▸ Task goal
Only lines holding the string "This" are wanted; copy each one from the material.

Rows from a 3D modeling dataset
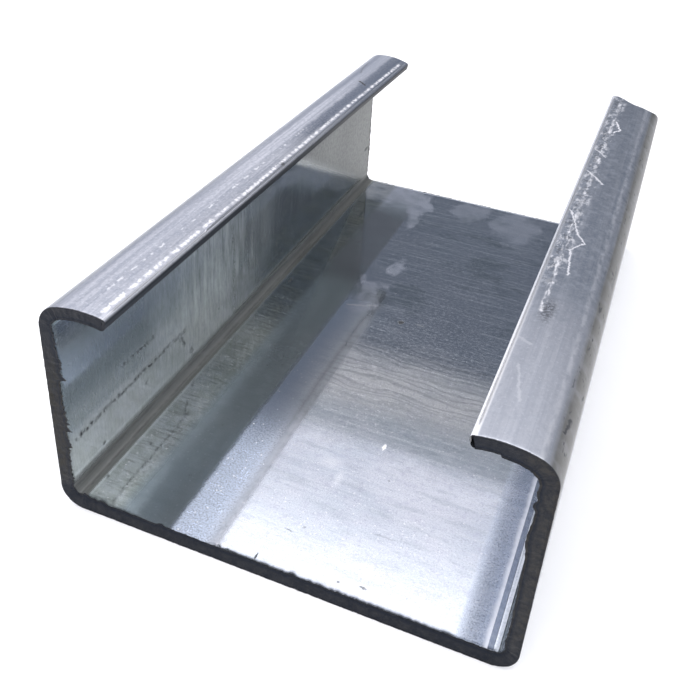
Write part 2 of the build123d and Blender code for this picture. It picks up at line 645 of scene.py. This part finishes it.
def finish_inside(S, base, dark, pale, dull, rough_more, wave_mm):
    G, q = S.G, S.q
    base = G.mix(dark, base, (0.050, 0.053, 0.058))
    base = G.mix(pale, base, (0.93, 0.93, 0.96))
    base, bare = S.torn(base)
    S.nt.links.new(base, S.p.inputs["Base Color"])
    marks = G.hi(G.hi(dark, pale), bare)
    dust = G.mul(G.step(G.stretched(q, 0.9, 1.5, 3, 0.8), 0.46, 0.68), G.mul(G.step(S.y, 4.0, 60.0, 0.55, 1.0), G.step(S.y, 84.0, 112.0, 1.0, 0.50)))
    dull = G.hi(dull, G.add(G.mul(dust, 0.26), G.step(S.across, 0.50, 0.66, 0.0, 0.10)))
    S.nt.links.new(G.sub(0.97, G.hi(dull, G.mul(marks, 0.65))), S.p.inputs["Metallic"])
    rough = G.add(G.add(G.step(S.mottle, 0.3, 0.75, 0.055, 0.095), G.step(S.across, 0.45, 0.7, 0.0, 0.02)), rough_more)
    S.nt.links.new(G.hi(rough, G.mul(marks, 0.5)), S.p.inputs["Roughness"])
    h = G.mul(G.stretched(q, 0.022, 0.014, 1, 0.4), 0.06)
    h = G.add(h, G.mul(G.stretched(q, 0.020, 0.30, 1, 0.5), wave_mm))
    h = G.add(h, G.mul(G.noise(q, 0.22, 2, 0.6), 0.0035))
    h = G.add(h, G.mul(G.noise(q, 2.2, 2, 0.7), 0.0013))
    S.bump(h)
    return S.m


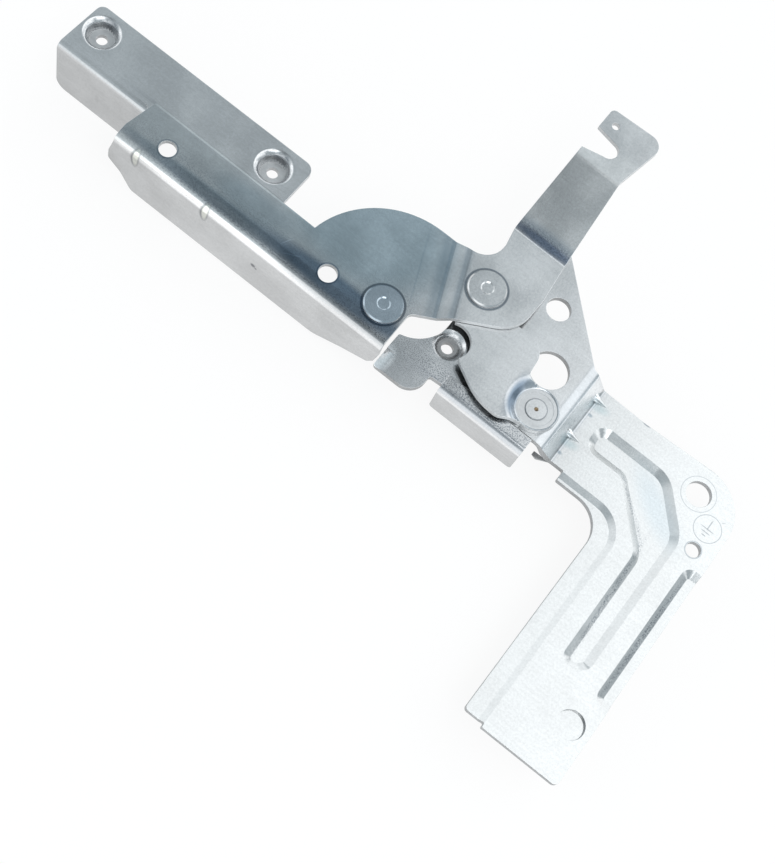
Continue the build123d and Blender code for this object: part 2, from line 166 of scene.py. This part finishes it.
# Painted shade and painted highlights per piece, drawn into the plating's colour where light and shade fall,
# with the earth sign and a few small spots: shape, centre, half sizes, turn, softness, tint
PAINTED_SHADE_NAVY = (0.36, 0.45, 0.55)
PAINTED_LIGHT_AND_SIGNS = {
    "door_arm": [
        # Painted shade over the dome and along both sides of the joggle, with a painted shade line at its
        # crease
        ("round", (-46, -6, 4), (31, 27, 8), 0, 0.35, (0.66, 0.78, 0.84)),
        ("bar", (-15.6, -6.4, 4), (2.2, 24, 3), 22.4, 0.9, (0.66, 0.72, 0.76)),
        ("bar", (-14.3, -5.9, 4), (0.7, 24, 3), 22.4, 0.8, (0.74, 0.80, 0.84)),
        ("bar", (-8.8, -3.6, 6.6), (1.3, 20, 3), 22.4, 0.9, (0.74, 0.79, 0.83)),
        ("bar", (-24.0, -8.2, 4.2), (0.3, 13, 2), 22.4, 0.8, (0.88, 0.91, 0.93)),
        # Painted shadow rings round the heads of the arm rivet and the pivot rivet
        ("ring", (-25, -29.3, 4.2), (8.0, 0.45, 1.5), 0, 0.6, (0.30, 0.34, 0.38)),
        ("ring", (0, 0, 6.6), (8.0, 0.45, 1.5), 0, 0.6, (0.34, 0.38, 0.42)),
        # Painted shade along the arm's bend and its lower side
        ("round", (-40, -35.5, 4), (34, 4.5, 3), 0, 0.4, PAINTED_SHADE_NAVY),
        ("round", (-96, -37.5, 4), (42, 2.6, 3), 0, 0.5, (0.62, 0.70, 0.76)),
        ("round", (-84, -30, 4), (16, 6, 3), 0, 0.5, (0.78, 0.84, 0.88)),
        # Painted highlight on the disc's rolled lower edge, with painted shade below it
        ("bar", (5, 27.2, 6.6), (15, 0.30, 1.5), 0, 0.4, (1.60, 1.56, 1.52)),
        ("round", (6, 28.9, 7.7), (16, 1.6, 3), 0, 0.6, (0.36, 0.42, 0.52)),
        ("round", (6, 30.8, 8.4), (16, 2.6, 3), 0, 0.8, (0.70, 0.76, 0.82)),
        # Thin painted shade rings on the arm's face
        ("ring", (-120.6, -33.3, 4.2), (3.7, 0.25, 1.0), 0, 0.6, (0.62, 0.66, 0.70)),
        ("ring", (-47.3, -33.0, 4.2), (4.0, 0.25, 1.0), 0, 0.6, (0.55, 0.60, 0.65)),
        # Two small marks on the wall, each a painted shade rim round a painted highlight
        ("round", (-128.0, -42.2, 0.0), (1.8, 3, 5.0), 0, 0.3, (0.42, 0.44, 0.45)),
        ("round", (-127.8, -42.2, 0.0), (1.15, 3, 4.1), 0, 0.3, (2.70, 2.60, 2.35)),
        ("round", (-96.0, -42.2, 0.0), (1.8, 3, 5.0), 0, 0.3, (0.42, 0.44, 0.45)),
        ("round", (-95.8, -42.2, 0.0), (1.15, 3, 4.1), 0, 0.3, (2.70, 2.60, 2.35)),
        # Two small dark spots low on the wall, and a small brown spot on the face
        ("round", (-72.0, -42.2, -9.5), (1.0, 2, 1.0), 0, 0.4, (0.35, 0.36, 0.38)),
        ("round", (-70.6, -42.2, -10.4), (0.5, 2, 0.5), 0, 0.4, (0.40, 0.41, 0.43)),
        ("round", (-83.2, -20.8, 4.2), (0.7, 0.4, 1), 30, 0.4, (0.50, 0.36, 0.24)),
        # Painted highlight along the wall's fold, and painted shade along its right part
        ("bar", (-100, -40.9, 3.0), (40, 1.6, 1.8), 0, 0.4, (1.48, 1.46, 1.44)),
        ("bar", (-35, -41.4, 3.2), (28, 0.9, 1.0), 0, 0.4, (0.80, 0.80, 0.80)),
        # Painted light brightening the lever
        ("bar", (6, 52, 14), (18, 21, 9), 0, 0.1, (1.10, 1.10, 1.09)),
        # Painted shade over the arm's face on the rail, a painted highlight along its upper edge and two
        # short painted highlight lines
        ("bar", (-104, -29.5, 4.2), (42, 7.5, 1.5), 0, 0.25, (0.87, 0.91, 0.92)),
        ("bar", (-105.5, -22.0, 4.2), (31, 0.35, 1.0), 0, 0.5, (1.40, 1.40, 1.38)),
        ("bar", (-61.3, -36.0, 4.2), (3.2, 0.12, 1), 28, 0.5, (1.45, 1.45, 1.45)),
        ("bar", (-66.0, -33.0, 4.2), (2.2, 0.10, 1), 65, 0.5, (1.40, 1.40, 1.40)),
    ],
    "base_plate": [
        # The whole foot a touch brighter
        ("bar", (96, -60, -9), (38, 76, 3), 0, 0.05, (1.03, 1.03, 1.02)),
        # Painted shade at the step's upper fold and lower crease, with a painted highlight on its slope
        ("bar", (49.2, -12, -0.5), (2.2, 22, 1.6), 0, 0.5, (0.84, 0.86, 0.88)),
        ("bar", (53.4, -14, -4.2), (2.8, 22, 2.9), 0, 0.25, (1.50, 1.52, 1.53)),
        ("bar", (56.4, -14, -8), (0.4, 22, 0.8), 0, 0.5, (0.80, 0.82, 0.84)),
        # Painted shade beside the two gussets
        ("round", (58.6, -2.4, -6.2), (3.8, 1.9, 3.2), 10, 0.6, (0.78, 0.87, 0.89)),
        ("round", (57.4, -21.3, -6.2), (3.8, 1.9, 3.2), 10, 0.6, (0.78, 0.87, 0.89)),
        # Painted shadow under the link plate's lower edge
        ("bar", (26.0, -38.4, -1.2), (24, 1.4, 1.4), 0, 0.5, (0.82, 0.83, 0.85)),
        # A soft darker patch on the foot
        ("round", (96.5, -19, -9), (16, 5.0, 3), -35, 0.6, (0.88, 0.93, 0.96)),
        # Painted highlight on the stop pad
        ("round", (-13, -44, -1), (3.5, 6, 3), 0, 0.3, (1.65, 1.65, 1.65)),
        # Thin dark lines of the earth sign and of the rings near it
        ("ring", (105.9, -5.0, -8), (6.9, 0.16, 1.0), 0, 0.6, (0.72, 0.74, 0.76)),
        ("ring", (115.7, -14.0, -8), (5.4, 0.18, 1.0), 0, 0.6, (0.66, 0.68, 0.70)),
        ("bar", (115.7, -12.2, -8), (0.22, 1.9, 1.0), 0, 0.4, (0.60, 0.62, 0.64)),
        ("bar", (115.7, -14.1, -8), (2.6, 0.22, 1.0), 0, 0.4, (0.60, 0.62, 0.64)),
        ("bar", (115.7, -15.5, -8), (1.7, 0.22, 1.0), 0, 0.4, (0.60, 0.62, 0.64)),
        ("bar", (115.7, -16.9, -8), (0.8, 0.22, 1.0), 0, 0.4, (0.60, 0.62, 0.64)),
        ("ring", (115.8, -24.1, -8), (3.2, 0.25, 1.0), 0, 0.6, (0.66, 0.69, 0.72)),
        ("bar", (119.3, -8.1, -8), (0.6, 0.14, 1.0), 40, 0.4, (0.70, 0.72, 0.74)),
        # A small dark spot, and painted shade at the foot of the two gussets
        ("round", (75.8, 4.4, -8), (1.6, 0.5, 1.0), 0, 0.5, (0.45, 0.48, 0.52)),
        ("round", (57.4, -6.9, -7.4), (1.0, 0.7, 1.5), 0, 0.5, (0.60, 0.66, 0.70)),
        ("round", (56.8, -26.4, -7.4), (1.0, 0.7, 1.5), 0, 0.5, (0.60, 0.66, 0.70)),
    ],
    "pivot_link": [
        # Painted shade on the dish slope round the link rivet and on the slope left of it, with painted shade
        # lines at the dish's ring edges and in the groove round the rivet head
        ("ring", (40.7, -23.4, 3.2), (9.6, 1.5, 1.6), 0, 0.5, (0.74, 0.80, 0.86)),
        ("round", (31.6, -25.0, 3.4), (2.6, 8.5, 2.2), 8, 0.6, (0.42, 0.48, 0.55)),
        ("ring", (40.7, -23.4, 2.0), (6.5, 0.20, 0.9), 0, 0.6, (0.62, 0.66, 0.70)),
        ("ring", (40.7, -23.4, 2.0), (7.6, 0.16, 0.9), 0, 0.6, (0.70, 0.74, 0.78)),
        ("ring", (40.7, -23.4, 2.0), (4.35, 0.25, 1.2), 0, 0.6, (0.36, 0.38, 0.40)),
        ("ring", (40.7, -23.4, 2.0), (5.4, 0.14, 0.9), 0, 0.6, (0.78, 0.82, 0.86)),
    ],
    "door_rail": [
        # Painted shadow under the arm's upper edge
        ("bar", (-105.5, -21.0, 2.2), (31, 0.6, 1.0), 0, 0.6, (0.74, 0.76, 0.78)),
        # Painted shade at the top and painted highlight at the bottom of the two screw seats
        ("round", (-169.4, -5.2, -0.8), (5.5, 2.4, 2.6), 0, 0.5, (0.42, 0.44, 0.46)),
        ("round", (-88.5, -5.2, -0.8), (5.5, 2.4, 2.6), 0, 0.5, (0.50, 0.52, 0.54)),
        ("round", (-169.4, -8.6, -3.2), (4.5, 1.6, 2.2), 0, 0.5, (1.45, 1.45, 1.45)),
        ("round", (-88.5, -8.6, -3.2), (4.5, 1.6, 2.2), 0, 0.5, (1.45, 1.45, 1.45)),
        # A small dark bar low on the rail
        ("bar", (-158.6, -29.0, -13.5), (0.5, 2, 1.8), 0, 0.4, (0.35, 0.36, 0.38)),
    ],
    "arm_rivet": [
        # Painted shade darkening the whole head
        ("round", (-25, -29.3, 6), (8.5, 8.5, 6), 0, 0.1, (0.66, 0.76, 0.84)),
    ],
    "link_rivet": [
        # A brown centre, and a painted shadow ring in the groove round the head
        ("round", (40.7, -23.4, 2.3), (0.8, 0.8, 2), 0, 0.3, (0.42, 0.30, 0.18)),
        ("ring", (40.7, -23.4, 2.3), (4.05, 0.22, 2), 0, 0.5, (0.50, 0.52, 0.54)),
    ],
}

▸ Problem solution
Write part 2 of the build123d and Blender code for this picture. It picks up at line 645 of scene.py. This part finishes it.
Continue the build123d and Blender code for this object: part 2, from line 166 of scene.py. This part finishes it.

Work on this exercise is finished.